The same immunity provisions enjoyed by an employer shall also apply to any sole proprietor, partner, corporate officer or director, supervisor, or other person who in the course and scope of his or her duties acts in a managerial or policymaking capacity and the conduct which caused the alleged injury arose within the course and scope of said managerial or policymaking duties and was not a violation of law, whether or not a violation was charged, for which the maximum penalty which may be imposed does not exceed 60 days' imprisonment ...
Summary judgment, of course, may only be awarded when the pleadings, affidavits, depositions and other appropriate documents within the court file reflect that there are no genuine issues of material fact and that the movant is entitled to a judgment as a matter of law. See Florida Rules of Civil Procedure 1.540(c). Since it is conceded that the Hartigans are managers or policymakers, the issue to be determined is whether as a matter of law the actions of the Hartigans vis‑a‑vis their dog were entitled to the benefit of the workers' compensation immunity defense.

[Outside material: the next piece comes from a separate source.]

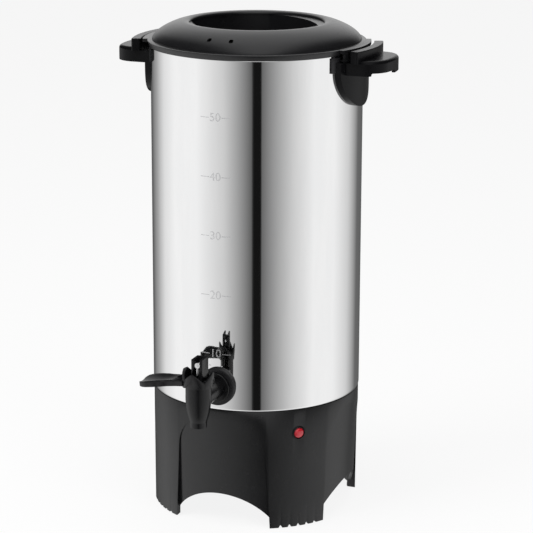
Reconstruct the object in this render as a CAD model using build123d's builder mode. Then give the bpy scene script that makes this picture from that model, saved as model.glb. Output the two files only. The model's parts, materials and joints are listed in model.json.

It is clear both from a plain reading of the statute and from the case law that workers' compensation immunity is extended to employees acting in a managerial or policy‑making position only if the conduct causing the injury was within the scope of those managerial or policy‑making duties. See Hawkins v. Cordy, 642 So.2d 1115, 1116 (Fla. 3d DCA 1994); cf., Eller v. Shova, 630 So.2d 537, 541 (Fla.1993). If there are issues of fact regarding whether the conduct was within the managerial or policy‑making duties of the supervisory employee who caused the injury, a summary judgment is inappropriate. Cf., Madaffer v. Managed Logistics Systems, 601 So.2d 1328 (Fla. 2d DCA 1992).
Whether the actions of the Hartigans fell within their managerial or policy making duties is a material fact about which there is a genuine issue. Although the Hartigans have suggested that their handling of the dog fell within the protected range, there is sworn testimony in the record to the contrary. Under these circumstances a summary judgment is inappropriate.